* GIVEN MATERIAL:
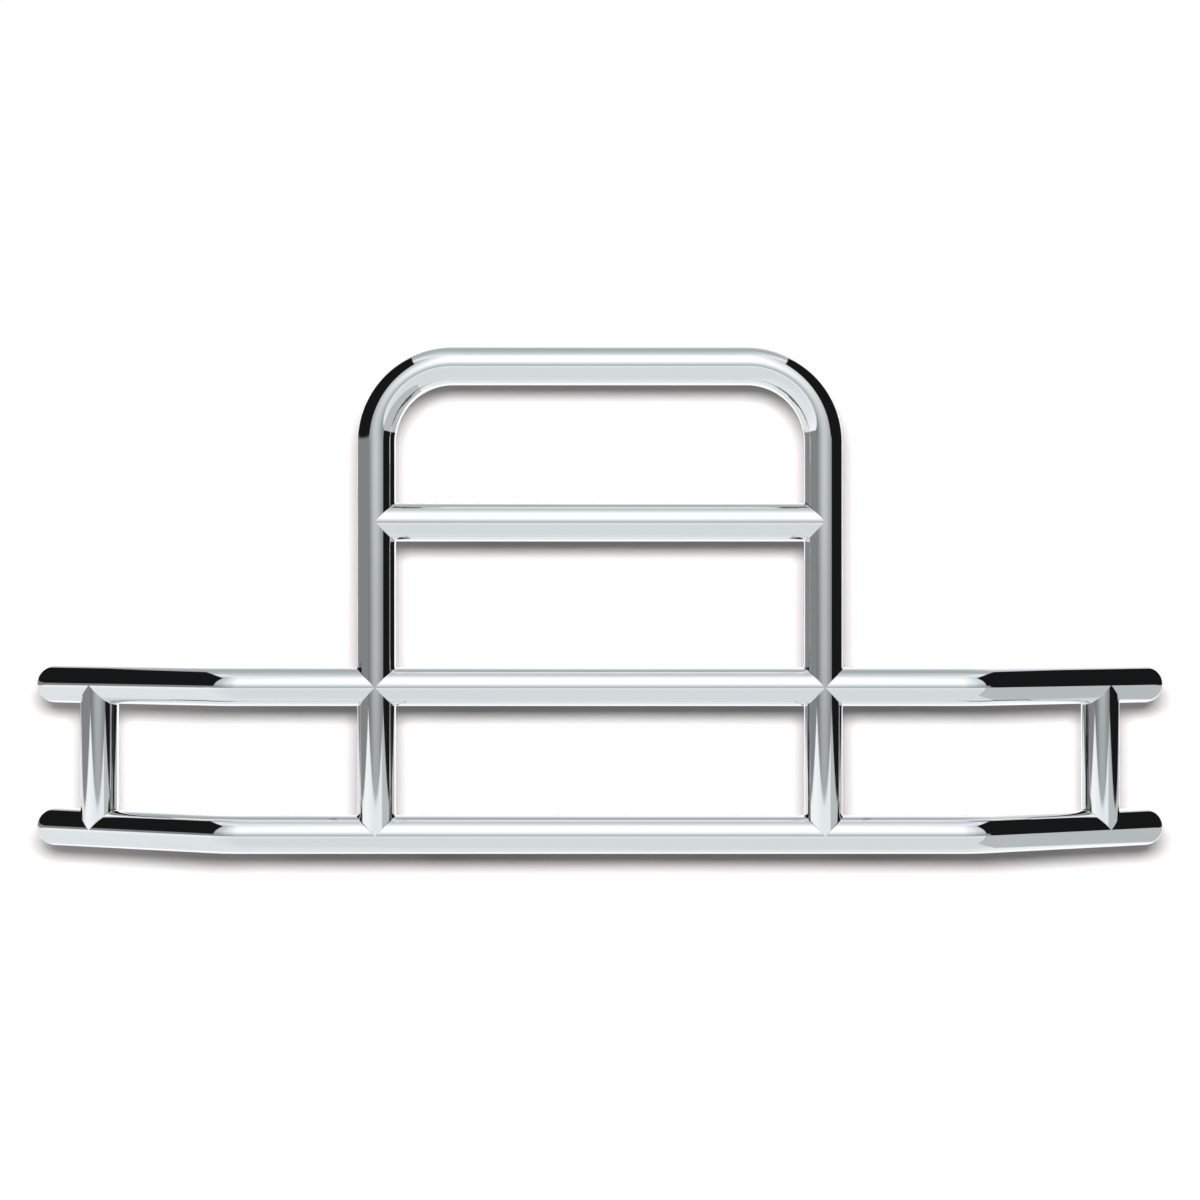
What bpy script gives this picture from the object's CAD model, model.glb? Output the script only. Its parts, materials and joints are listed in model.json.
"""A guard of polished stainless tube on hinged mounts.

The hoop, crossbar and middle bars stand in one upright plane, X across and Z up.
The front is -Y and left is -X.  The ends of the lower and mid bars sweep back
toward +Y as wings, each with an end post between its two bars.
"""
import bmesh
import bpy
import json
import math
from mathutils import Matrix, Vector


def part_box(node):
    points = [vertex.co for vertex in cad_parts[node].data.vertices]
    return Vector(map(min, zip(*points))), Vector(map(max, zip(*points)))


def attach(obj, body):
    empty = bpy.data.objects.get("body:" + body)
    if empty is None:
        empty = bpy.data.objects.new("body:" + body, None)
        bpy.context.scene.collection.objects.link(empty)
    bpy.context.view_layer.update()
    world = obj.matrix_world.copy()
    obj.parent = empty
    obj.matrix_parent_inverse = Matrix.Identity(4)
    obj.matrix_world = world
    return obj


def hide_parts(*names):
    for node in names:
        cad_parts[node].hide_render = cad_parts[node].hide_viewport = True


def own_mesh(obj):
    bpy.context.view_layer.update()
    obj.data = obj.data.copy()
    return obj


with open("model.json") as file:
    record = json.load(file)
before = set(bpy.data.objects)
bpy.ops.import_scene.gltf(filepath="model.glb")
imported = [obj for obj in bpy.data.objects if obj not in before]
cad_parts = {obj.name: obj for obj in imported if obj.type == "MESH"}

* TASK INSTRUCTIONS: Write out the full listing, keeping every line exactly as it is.

* RESULT FOR THIS TASK:
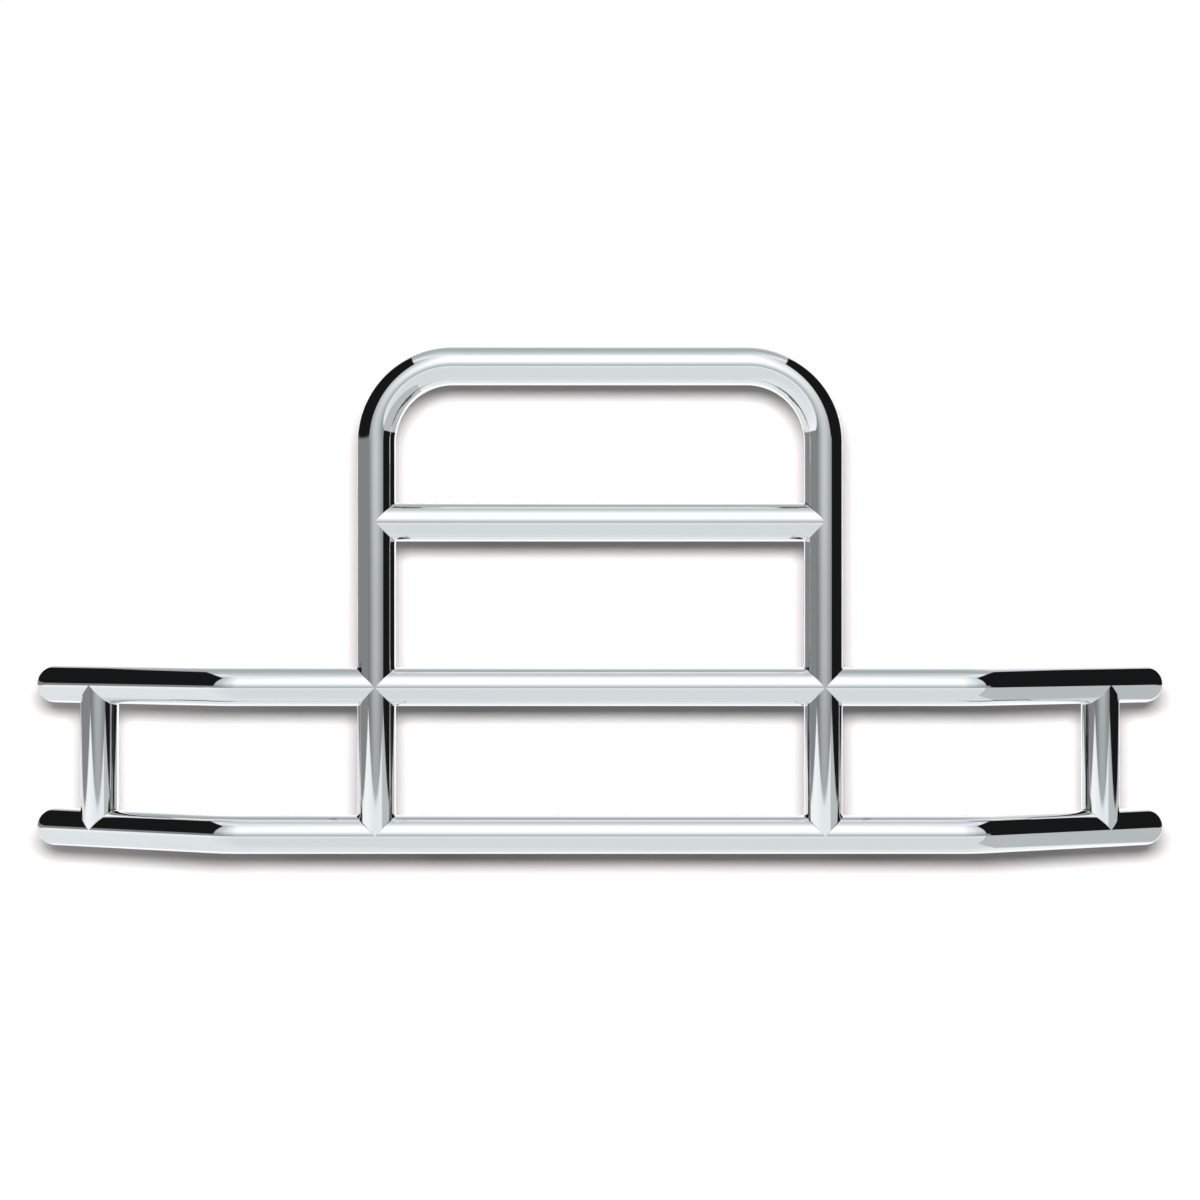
What bpy script gives this picture from the object's CAD model, model.glb? Output the script only. Its parts, materials and joints are listed in model.json.
"""A guard of polished stainless tube on hinged mounts.

The hoop, crossbar and middle bars stand in one upright plane, X across and Z up.
The front is -Y and left is -X.  The ends of the lower and mid bars sweep back
toward +Y as wings, each with an end post between its two bars.
"""
import bmesh
import bpy
import json
import math
from mathutils import Matrix, Vector


def part_box(node):
    points = [vertex.co for vertex in cad_parts[node].data.vertices]
    return Vector(map(min, zip(*points))), Vector(map(max, zip(*points)))


def attach(obj, body):
    empty = bpy.data.objects.get("body:" + body)
    if empty is None:
        empty = bpy.data.objects.new("body:" + body, None)
        bpy.context.scene.collection.objects.link(empty)
    bpy.context.view_layer.update()
    world = obj.matrix_world.copy()
    obj.parent = empty
    obj.matrix_parent_inverse = Matrix.Identity(4)
    obj.matrix_world = world
    return obj


def hide_parts(*names):
    for node in names:
        cad_parts[node].hide_render = cad_parts[node].hide_viewport = True


def own_mesh(obj):
    bpy.context.view_layer.update()
    obj.data = obj.data.copy()
    return obj


with open("model.json") as file:
    record = json.load(file)
before = set(bpy.data.objects)
bpy.ops.import_scene.gltf(filepath="model.glb")
imported = [obj for obj in bpy.data.objects if obj not in before]
cad_parts = {obj.name: obj for obj in imported if obj.type == "MESH"}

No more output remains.